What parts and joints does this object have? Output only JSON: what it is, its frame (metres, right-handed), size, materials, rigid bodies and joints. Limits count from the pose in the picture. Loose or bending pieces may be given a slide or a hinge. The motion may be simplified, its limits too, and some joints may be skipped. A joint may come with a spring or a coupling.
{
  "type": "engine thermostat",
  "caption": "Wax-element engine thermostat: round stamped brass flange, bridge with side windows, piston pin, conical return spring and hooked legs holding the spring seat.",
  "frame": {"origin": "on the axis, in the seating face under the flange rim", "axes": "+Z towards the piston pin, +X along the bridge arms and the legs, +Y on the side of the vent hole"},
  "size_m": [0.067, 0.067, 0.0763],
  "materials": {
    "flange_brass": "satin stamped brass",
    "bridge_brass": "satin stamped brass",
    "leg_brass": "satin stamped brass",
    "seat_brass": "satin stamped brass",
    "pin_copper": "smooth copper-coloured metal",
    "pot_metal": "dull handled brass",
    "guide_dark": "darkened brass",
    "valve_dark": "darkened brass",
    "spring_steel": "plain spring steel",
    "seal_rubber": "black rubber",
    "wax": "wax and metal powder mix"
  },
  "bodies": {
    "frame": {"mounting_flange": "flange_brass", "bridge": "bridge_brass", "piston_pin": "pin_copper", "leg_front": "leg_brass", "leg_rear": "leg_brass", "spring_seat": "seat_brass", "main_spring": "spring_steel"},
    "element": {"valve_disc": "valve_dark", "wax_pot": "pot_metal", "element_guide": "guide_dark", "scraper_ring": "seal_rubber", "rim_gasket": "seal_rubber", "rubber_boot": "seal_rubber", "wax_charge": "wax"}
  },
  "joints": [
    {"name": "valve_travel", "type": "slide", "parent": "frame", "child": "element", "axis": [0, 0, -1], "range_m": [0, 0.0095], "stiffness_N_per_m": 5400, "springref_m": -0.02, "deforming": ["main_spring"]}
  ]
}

=-=-=

> **Instructions for the task**
Reproduce the full listing word for word.

> **Expected output**
What parts and joints does this object have? Output only JSON: what it is, its frame (metres, right-handed), size, materials, rigid bodies and joints. Limits count from the pose in the picture. Loose or bending pieces may be given a slide or a hinge. The motion may be simplified, its limits too, and some joints may be skipped. A joint may come with a spring or a coupling.
{
  "type": "engine thermostat",
  "caption": "Wax-element engine thermostat: round stamped brass flange, bridge with side windows, piston pin, conical return spring and hooked legs holding the spring seat.",
  "frame": {"origin": "on the axis, in the seating face under the flange rim", "axes": "+Z towards the piston pin, +X along the bridge arms and the legs, +Y on the side of the vent hole"},
  "size_m": [0.067, 0.067, 0.0763],
  "materials": {
    "flange_brass": "satin stamped brass",
    "bridge_brass": "satin stamped brass",
    "leg_brass": "satin stamped brass",
    "seat_brass": "satin stamped brass",
    "pin_copper": "smooth copper-coloured metal",
    "pot_metal": "dull handled brass",
    "guide_dark": "darkened brass",
    "valve_dark": "darkened brass",
    "spring_steel": "plain spring steel",
    "seal_rubber": "black rubber",
    "wax": "wax and metal powder mix"
  },
  "bodies": {
    "frame": {"mounting_flange": "flange_brass", "bridge": "bridge_brass", "piston_pin": "pin_copper", "leg_front": "leg_brass", "leg_rear": "leg_brass", "spring_seat": "seat_brass", "main_spring": "spring_steel"},
    "element": {"valve_disc": "valve_dark", "wax_pot": "pot_metal", "element_guide": "guide_dark", "scraper_ring": "seal_rubber", "rim_gasket": "seal_rubber", "rubber_boot": "seal_rubber", "wax_charge": "wax"}
  },
  "joints": [
    {"name": "valve_travel", "type": "slide", "parent": "frame", "child": "element", "axis": [0, 0, -1], "range_m": [0, 0.0095], "stiffness_N_per_m": 5400, "springref_m": -0.02, "deforming": ["main_spring"]}
  ]
}